Single by Stan Walker

from the album From the Inside Out
- Released: 20 July 2010
- Recorded: 2010
- Genre: Pop; R&B;
- Length: 3:39
- Label: Sony
- Songwriter(s): Cassie Davis; Carl Dimataga; Stuart Crichton;
- Producer(s): Stuart Crichton; Cassie Davis; Phil Tan;

Stan Walker singles chronology
| "Stuck in a Box" (2010) | "Choose You" (2010) | "Homesick" (2010) |

Audio sample
- file; help;

= Choose You =

"Choose You" is a song by Australian-New Zealand recording artist Stan Walker, released as the second single from his second studio album, From the Inside Out, on 20 July 2010. The pop, R&B song was written by Stuart Crichton, Carl Dimataga and Cassie Davis, with the latter also handling its production with Stuart Crichton and Phil Tan. "Choose You" received positive reviews from music critics, who complimented its stomping beats and noted that it was radio-friendly. On the New Zealand Singles Chart, the song peaked at number three and was certified platinum by the Recording Industry Association of New Zealand (RIANZ). It also peaked at number 16 on the Australian ARIA Singles Chart and was certified platinum by the Australian Recording Industry Association (ARIA). An accompanying music video was directed by Marc Furmie and was released on 5 August 2010. It features Walker having to choose between his former girlfriend or his music career.

== Background and release==
"Choose You" was written by Stuart Crichton, Cassie Davis and Carl Dimataga.
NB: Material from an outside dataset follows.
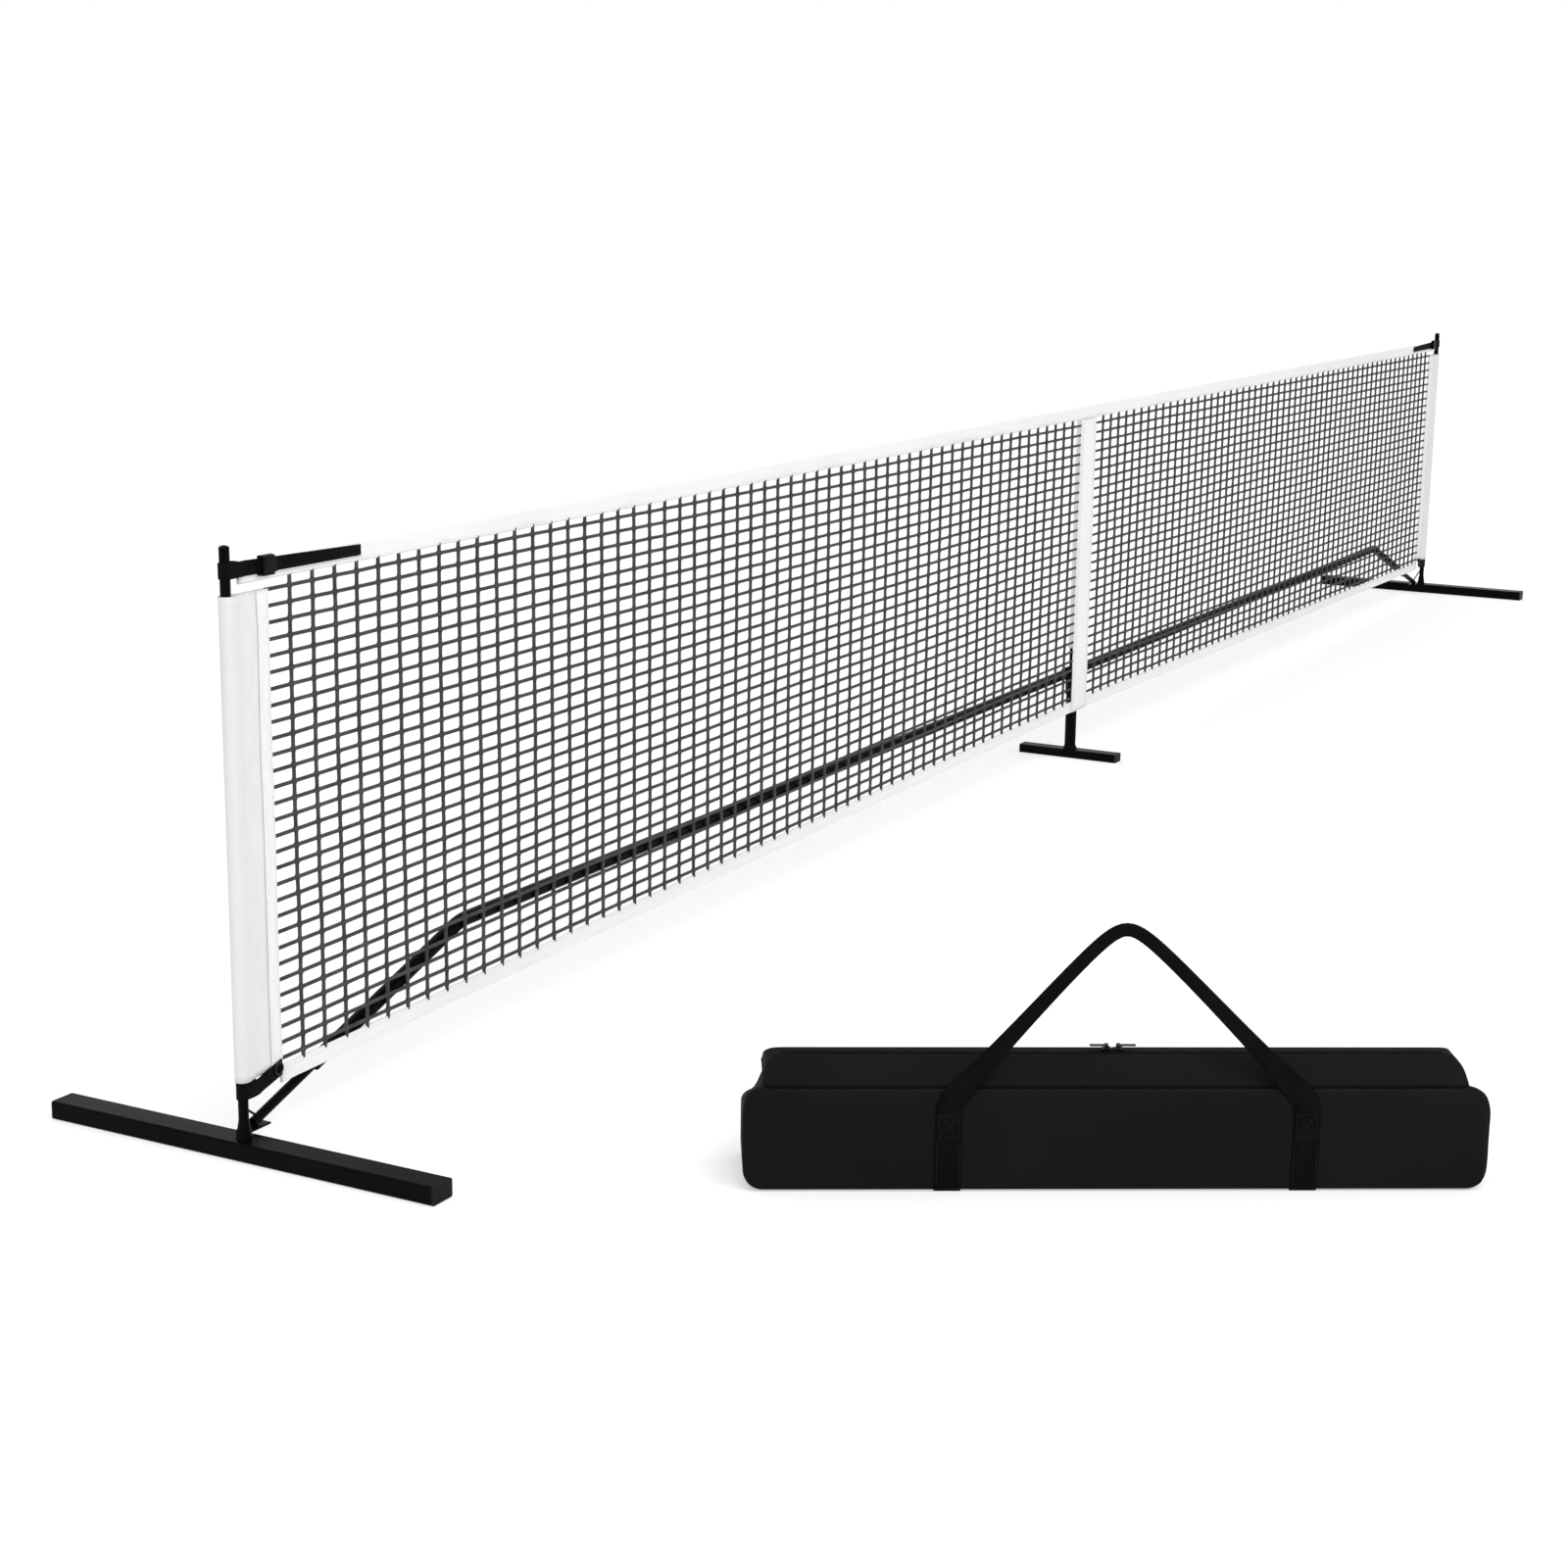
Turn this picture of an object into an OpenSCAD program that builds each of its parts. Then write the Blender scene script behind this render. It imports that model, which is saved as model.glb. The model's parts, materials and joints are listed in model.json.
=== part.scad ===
// Portable pickleball net: steel knock-down frame, lift-off net and zipped carry bag.
// Millimetres, +Z up. X runs along the net, the origin is on the court under the net's centre.

/* [Court] */
// Distance between the two end posts, centre to centre
post_span = 6706; // [5200:1:7400]
// Height of the net's top edge above the court
net_top_h = 914; // [840:1:1000]
// Height of the end posts' tops, caps left out
post_top_h = 940; // [930:1:1100]

/* [Bases] */
// Length of each end base bar, across the net
end_bar_len = 730; // [400:1:1200]
// Width of the end base bars
end_bar_w = 50; // [40:1:70]
// Height of the end base bars
end_bar_h = 30; // [24:1:40]
// Length of the centre base bar, across the net
centre_bar_len = 260; // [200:1:600]
// Width of the centre base bar
centre_bar_w = 40; // [34:1:60]
// Height of the centre base bar
centre_bar_h = 22; // [20:1:40]
// Wall of the rectangular bars
bar_wall = 1.5; // [1:0.1:2.5]
// Corner radius of the rectangular bars
bar_r = 4; // [2:0.1:6]
// Thickness of a bar's end cap outside the bar
bar_cap_t = 4; // [2:0.1:8]
// Length of a bar's end cap inside the bar
bar_plug_len = 18; // [8:1:30]

/* [Tubes] */
// Outside diameter of the end posts
post_od = 16; // [15:0.1:19]
// Outside diameter of the rails and the bent tubes
rail_od = 25.4; // [23:0.1:27]
// Outside diameter of the leg struts
strut_od = 16; // [14:0.1:18]
// Outside diameter of the centre post below the tee
centre_od = 28.6; // [26:0.1:32]
// Outside diameter of the centre post above the tee
centre_upper_od = 19; // [17:0.1:20]
// Wall of every round tube
tube_wall = 1.2; // [1:0.1:1.6]
// Height of the joint between lower and upper end post
post_joint_h = 420; // [250:1:600]
// How far one tube reaches into the next
spigot_len = 50; // [35:1:70]
// Height of the rails' axis above the court
rail_h = 227; // [180:1:300]
// Distance of the rails' plane behind the net
rail_y = 17; // [16:0.5:30]

/* [Legs] */
// Distance from post to the foot of the leg strut
leg_foot_u = 60; // [50:1:90]
// Height of the strut's axis at its foot
leg_foot_h = 45; // [44:1:52]
// Distance from post to where the bent tube begins
leg_joint_u = 193; // [160:1:260]
// Distance from post to the bend
bend_u = 600; // [450:1:800]
// Length of the bent tube's level part
bent_tail = 680; // [300:1:800]
// Radius of the bend on the tube's axis
bend_r = 120; // [60:1:200]
// Thickness of the strut's foot plate
foot_plate_t = 3; // [2:0.1:5]
// Diameter of the brace wires
wire_d = 4; // [3:0.1:6]

/* [Net] */
// Distance from post to where the mesh begins
sleeve_w = 91; // [70:1:140]
// Distance of the side sleeves' upper edge below the net's top edge
sleeve_drop = 46; // [40:1:60]
// Height of the side sleeves' lower edge
sleeve_bottom_h = 121; // [120:1:180]
// Height of the white band along the top
top_band_h = 32; // [28:1:60]
// Height of the white band along the bottom
hem_h = 29; // [25:1:60]
// Height of the bottom edge at the sleeves
hem_bottom_h = 91; // [70:1:110]
// Rise of the bottom edge from the sleeves to the centre
hem_rise = 36; // [0:1:60]
// Width of the white centre band
centre_band_w = 100; // [96:1:140]
// Thickness of the mesh and of the bottom band
mesh_t = 3; // [2:0.1:4]
// Width of the solid strips between the mesh gaps
mesh_strip = 9; // [5:0.5:16]
// Gaps along each half of the mesh
mesh_cols = 25; // [8:1:25]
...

On working with Davis, Walker explained, "I'd only met Cassie [Davis] once before at the Aria Awards and we hit it off the first time we met, but I really didn't know her that well. I loved the song when I first heard it, and I loved the way she wrote it – it sounded awesome. There's a real magic to the song – it's a wicked pop song mixed with a little old skool R&B." Before the song was released for digital download, Walker gave an exclusive acoustic performance of "Choose You" to MusicFix. "Choose You" was sent to Australian contemporary hit radio on 12 July 2010. A week later, it became the fifth most added song to Australian radio, and the second most added song to New Zealand radio.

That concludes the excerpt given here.